The T. rex... but smaller, faster, and older. Image: Image Todd Marshall/National Geographic.
According to a report published in the journal Science, the newly unveiled Raptorex kriegsteini had the same nipping jaws and teeth, powerful legs, shortened arms and enlarged head found on the T. rex, but all packed into a much smaller three-metre frame.
Also, weighing just 70kg compared to the T. rex’s hulking body mass of six tonnes, the Raptorex is described as being an extremely agile and mobile hunter, capable of chasing down prey, clutching onto them with its twin-clawed hands, and performing quick kills with its deadly jaws.
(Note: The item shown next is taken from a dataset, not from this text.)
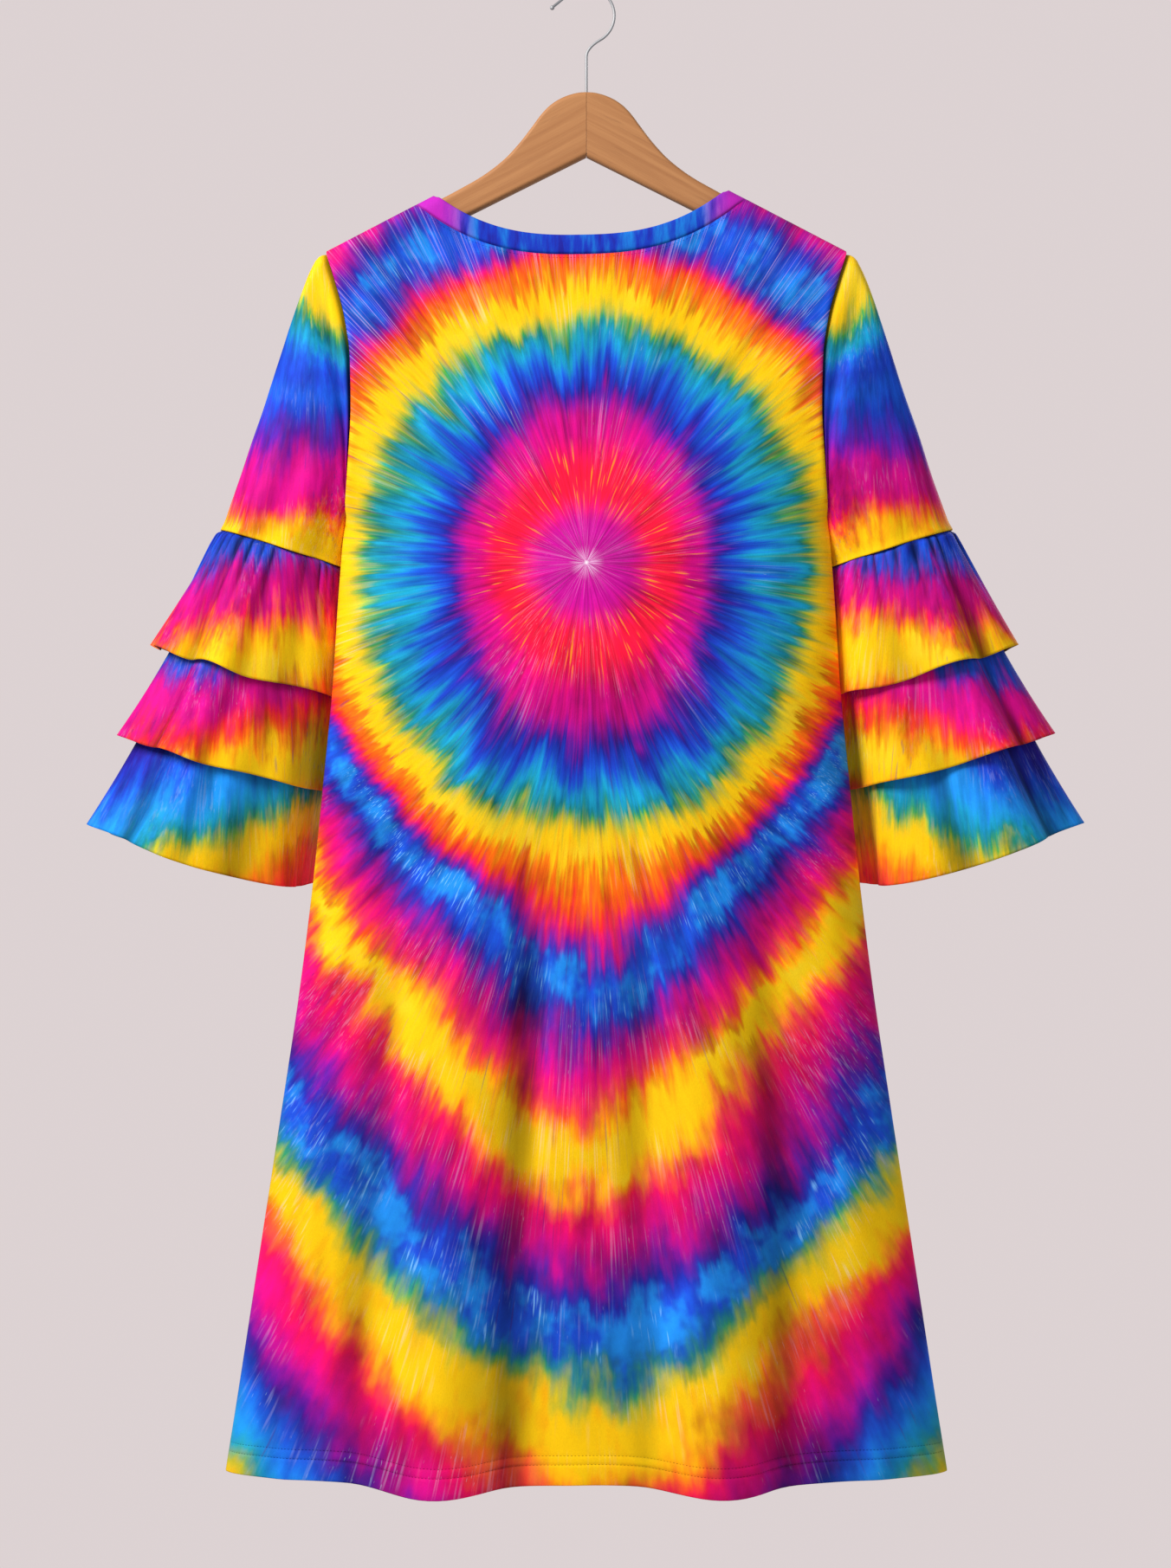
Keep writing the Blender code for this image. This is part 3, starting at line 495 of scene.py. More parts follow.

The discovery of Raprorex goes against previous scientific theories regarding the T. rex, which claimed the beast’s stumpy arms came about due to an evolutionary inability to scale them up at the same speed as the rest of its powerful limbs.
Study leader and National Geographic Society explorer-in-residence Paul Sereno of the University of Chicago offered that the find is “pretty evolutionarily staggering” insofar as it shows Raptorex to be T. rex but “scaled up, almost without a change, a hundred times.”
The Raptorex kriegsteini discovery has come about following the secret unearthing of an almost complete skeleton in Northern China, which was smuggled into the United States before being sold to private collector Henry Kriegstein at an auction.
Kriegstein later donated the fossilised remains back to the scientific community after being approached by Sereno.